WHAT THE EXERCISE ASKS: Reproduce the section of the listing that begins at the line containing "TAB_TOP, tab_top, tab_floor))" and finishes at the line containing "obj.matrix_world = world". Include both end lines and nothing beyond them.
┌──
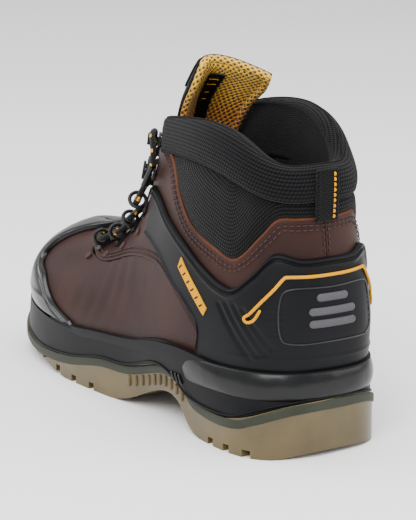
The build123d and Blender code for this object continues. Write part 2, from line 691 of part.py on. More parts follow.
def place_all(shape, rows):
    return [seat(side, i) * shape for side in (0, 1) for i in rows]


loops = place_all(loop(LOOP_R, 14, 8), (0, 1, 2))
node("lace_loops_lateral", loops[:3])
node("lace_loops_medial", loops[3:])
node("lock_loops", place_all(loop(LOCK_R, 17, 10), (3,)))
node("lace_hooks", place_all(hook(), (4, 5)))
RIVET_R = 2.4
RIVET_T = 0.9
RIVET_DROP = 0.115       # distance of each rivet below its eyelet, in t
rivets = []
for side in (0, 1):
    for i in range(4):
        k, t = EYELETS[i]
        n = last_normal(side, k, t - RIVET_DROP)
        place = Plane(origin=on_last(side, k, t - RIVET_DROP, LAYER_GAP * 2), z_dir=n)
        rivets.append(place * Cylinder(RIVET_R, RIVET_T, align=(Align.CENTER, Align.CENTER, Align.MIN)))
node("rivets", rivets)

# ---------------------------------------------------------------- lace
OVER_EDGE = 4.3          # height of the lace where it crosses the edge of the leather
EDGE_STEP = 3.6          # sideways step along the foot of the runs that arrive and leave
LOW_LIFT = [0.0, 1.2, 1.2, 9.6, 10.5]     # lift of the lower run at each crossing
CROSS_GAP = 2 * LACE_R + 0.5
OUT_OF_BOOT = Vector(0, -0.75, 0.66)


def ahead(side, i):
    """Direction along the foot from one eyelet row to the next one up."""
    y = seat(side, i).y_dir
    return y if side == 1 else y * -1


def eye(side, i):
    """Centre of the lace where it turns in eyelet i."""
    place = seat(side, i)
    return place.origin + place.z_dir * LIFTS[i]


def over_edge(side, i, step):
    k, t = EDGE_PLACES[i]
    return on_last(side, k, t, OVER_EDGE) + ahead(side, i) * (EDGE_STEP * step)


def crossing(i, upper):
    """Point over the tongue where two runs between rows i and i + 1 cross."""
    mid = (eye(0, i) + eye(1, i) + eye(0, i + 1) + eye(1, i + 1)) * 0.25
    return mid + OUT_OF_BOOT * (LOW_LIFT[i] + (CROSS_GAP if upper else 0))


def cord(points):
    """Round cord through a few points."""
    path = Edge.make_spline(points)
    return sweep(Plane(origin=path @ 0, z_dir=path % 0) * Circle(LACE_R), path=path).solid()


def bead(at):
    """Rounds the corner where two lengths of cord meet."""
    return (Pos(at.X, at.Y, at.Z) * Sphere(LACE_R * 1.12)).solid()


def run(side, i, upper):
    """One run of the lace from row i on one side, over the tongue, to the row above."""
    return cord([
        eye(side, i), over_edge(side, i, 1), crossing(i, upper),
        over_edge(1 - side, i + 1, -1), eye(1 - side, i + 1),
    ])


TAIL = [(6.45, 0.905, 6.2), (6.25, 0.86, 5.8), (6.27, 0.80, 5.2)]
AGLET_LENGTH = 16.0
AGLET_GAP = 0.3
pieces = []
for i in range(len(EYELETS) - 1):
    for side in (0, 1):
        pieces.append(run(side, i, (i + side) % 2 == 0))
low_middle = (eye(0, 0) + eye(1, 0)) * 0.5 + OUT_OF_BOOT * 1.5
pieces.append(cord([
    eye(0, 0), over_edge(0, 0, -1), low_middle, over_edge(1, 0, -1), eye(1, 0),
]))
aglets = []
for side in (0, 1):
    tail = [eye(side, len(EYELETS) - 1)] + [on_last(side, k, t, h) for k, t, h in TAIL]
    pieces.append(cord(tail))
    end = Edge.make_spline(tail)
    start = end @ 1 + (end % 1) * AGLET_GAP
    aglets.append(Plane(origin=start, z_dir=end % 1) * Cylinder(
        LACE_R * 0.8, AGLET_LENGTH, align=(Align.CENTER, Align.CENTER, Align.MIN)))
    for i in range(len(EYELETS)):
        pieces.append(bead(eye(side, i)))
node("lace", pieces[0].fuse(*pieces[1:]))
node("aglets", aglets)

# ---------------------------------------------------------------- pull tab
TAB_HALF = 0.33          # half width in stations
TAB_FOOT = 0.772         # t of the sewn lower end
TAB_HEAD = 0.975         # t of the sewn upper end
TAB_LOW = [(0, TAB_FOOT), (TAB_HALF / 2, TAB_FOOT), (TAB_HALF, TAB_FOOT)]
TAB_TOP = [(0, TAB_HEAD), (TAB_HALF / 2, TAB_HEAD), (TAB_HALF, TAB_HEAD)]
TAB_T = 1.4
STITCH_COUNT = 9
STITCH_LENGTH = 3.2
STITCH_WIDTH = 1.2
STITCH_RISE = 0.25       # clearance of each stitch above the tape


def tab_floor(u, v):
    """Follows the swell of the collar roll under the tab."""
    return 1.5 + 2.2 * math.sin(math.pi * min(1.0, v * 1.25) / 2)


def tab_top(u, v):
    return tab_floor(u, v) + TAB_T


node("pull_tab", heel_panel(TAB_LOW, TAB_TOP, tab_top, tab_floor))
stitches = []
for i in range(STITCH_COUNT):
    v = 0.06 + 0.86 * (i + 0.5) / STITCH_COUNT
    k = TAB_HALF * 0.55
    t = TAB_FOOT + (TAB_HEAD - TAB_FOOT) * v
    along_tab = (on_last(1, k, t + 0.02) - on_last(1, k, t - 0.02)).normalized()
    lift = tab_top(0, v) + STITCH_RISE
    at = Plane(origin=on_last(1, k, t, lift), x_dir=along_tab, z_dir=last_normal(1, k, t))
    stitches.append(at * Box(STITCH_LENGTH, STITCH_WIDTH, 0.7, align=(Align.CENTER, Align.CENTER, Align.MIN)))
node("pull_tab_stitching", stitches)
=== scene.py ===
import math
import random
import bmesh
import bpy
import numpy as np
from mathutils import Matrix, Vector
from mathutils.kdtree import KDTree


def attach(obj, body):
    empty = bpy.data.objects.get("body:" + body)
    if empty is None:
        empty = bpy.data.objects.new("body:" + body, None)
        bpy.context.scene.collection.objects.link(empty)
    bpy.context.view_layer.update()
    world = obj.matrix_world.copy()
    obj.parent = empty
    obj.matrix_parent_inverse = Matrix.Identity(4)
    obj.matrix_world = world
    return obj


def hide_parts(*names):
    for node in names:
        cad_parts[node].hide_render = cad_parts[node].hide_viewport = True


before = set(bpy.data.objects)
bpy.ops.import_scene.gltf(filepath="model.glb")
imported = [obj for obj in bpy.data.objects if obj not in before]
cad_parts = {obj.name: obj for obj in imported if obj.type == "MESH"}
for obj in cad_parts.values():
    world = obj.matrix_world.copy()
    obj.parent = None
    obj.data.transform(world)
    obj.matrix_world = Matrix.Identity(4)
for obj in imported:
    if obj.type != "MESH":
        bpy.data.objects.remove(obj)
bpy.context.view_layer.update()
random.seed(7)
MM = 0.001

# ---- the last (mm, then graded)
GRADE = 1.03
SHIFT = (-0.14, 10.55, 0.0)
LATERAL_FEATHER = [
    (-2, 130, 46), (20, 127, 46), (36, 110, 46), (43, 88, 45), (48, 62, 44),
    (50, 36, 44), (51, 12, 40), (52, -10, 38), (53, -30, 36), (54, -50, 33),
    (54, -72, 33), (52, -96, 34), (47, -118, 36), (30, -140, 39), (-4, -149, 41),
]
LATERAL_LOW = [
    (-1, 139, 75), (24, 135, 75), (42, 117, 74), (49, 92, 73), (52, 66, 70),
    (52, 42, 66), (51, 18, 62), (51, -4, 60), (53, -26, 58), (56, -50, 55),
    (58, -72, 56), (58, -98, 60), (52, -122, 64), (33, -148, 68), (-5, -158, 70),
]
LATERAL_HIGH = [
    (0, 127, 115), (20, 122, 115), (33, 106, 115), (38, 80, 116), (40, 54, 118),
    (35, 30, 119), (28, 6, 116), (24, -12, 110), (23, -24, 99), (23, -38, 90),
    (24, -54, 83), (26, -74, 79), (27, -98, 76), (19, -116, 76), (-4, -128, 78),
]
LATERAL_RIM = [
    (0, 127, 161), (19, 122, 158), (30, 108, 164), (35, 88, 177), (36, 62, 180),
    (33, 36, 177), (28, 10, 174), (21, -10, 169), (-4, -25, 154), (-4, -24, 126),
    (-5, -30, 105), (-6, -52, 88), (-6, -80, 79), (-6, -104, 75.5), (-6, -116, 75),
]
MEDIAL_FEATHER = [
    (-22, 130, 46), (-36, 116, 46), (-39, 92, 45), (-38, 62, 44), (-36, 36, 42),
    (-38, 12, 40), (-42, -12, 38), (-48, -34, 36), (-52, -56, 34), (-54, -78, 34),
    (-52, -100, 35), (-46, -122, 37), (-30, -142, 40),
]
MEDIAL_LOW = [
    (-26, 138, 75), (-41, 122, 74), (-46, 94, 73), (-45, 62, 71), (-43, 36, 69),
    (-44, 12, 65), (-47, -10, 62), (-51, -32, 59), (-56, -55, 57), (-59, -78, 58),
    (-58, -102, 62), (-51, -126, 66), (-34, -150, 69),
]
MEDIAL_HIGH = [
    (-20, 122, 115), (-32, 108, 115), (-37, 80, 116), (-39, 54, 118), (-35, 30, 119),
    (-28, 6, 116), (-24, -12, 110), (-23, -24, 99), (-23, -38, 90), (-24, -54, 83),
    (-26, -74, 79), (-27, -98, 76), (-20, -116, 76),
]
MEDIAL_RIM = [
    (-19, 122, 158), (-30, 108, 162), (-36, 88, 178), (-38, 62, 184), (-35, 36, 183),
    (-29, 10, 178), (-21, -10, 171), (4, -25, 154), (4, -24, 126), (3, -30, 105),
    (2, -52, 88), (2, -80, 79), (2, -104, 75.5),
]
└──
FULL OUTPUT:
node("pull_tab", heel_panel(TAB_LOW, TAB_TOP, tab_top, tab_floor))
stitches = []
for i in range(STITCH_COUNT):
    v = 0.06 + 0.86 * (i + 0.5) / STITCH_COUNT
    k = TAB_HALF * 0.55
    t = TAB_FOOT + (TAB_HEAD - TAB_FOOT) * v
    along_tab = (on_last(1, k, t + 0.02) - on_last(1, k, t - 0.02)).normalized()
    lift = tab_top(0, v) + STITCH_RISE
    at = Plane(origin=on_last(1, k, t, lift), x_dir=along_tab, z_dir=last_normal(1, k, t))
    stitches.append(at * Box(STITCH_LENGTH, STITCH_WIDTH, 0.7, align=(Align.CENTER, Align.CENTER, Align.MIN)))
node("pull_tab_stitching", stitches)
=== scene.py ===
import math
import random
import bmesh
import bpy
import numpy as np
from mathutils import Matrix, Vector
from mathutils.kdtree import KDTree


def attach(obj, body):
    empty = bpy.data.objects.get("body:" + body)
    if empty is None:
        empty = bpy.data.objects.new("body:" + body, None)
        bpy.context.scene.collection.objects.link(empty)
    bpy.context.view_layer.update()
    world = obj.matrix_world.copy()
    obj.parent = empty
    obj.matrix_parent_inverse = Matrix.Identity(4)
    obj.matrix_world = world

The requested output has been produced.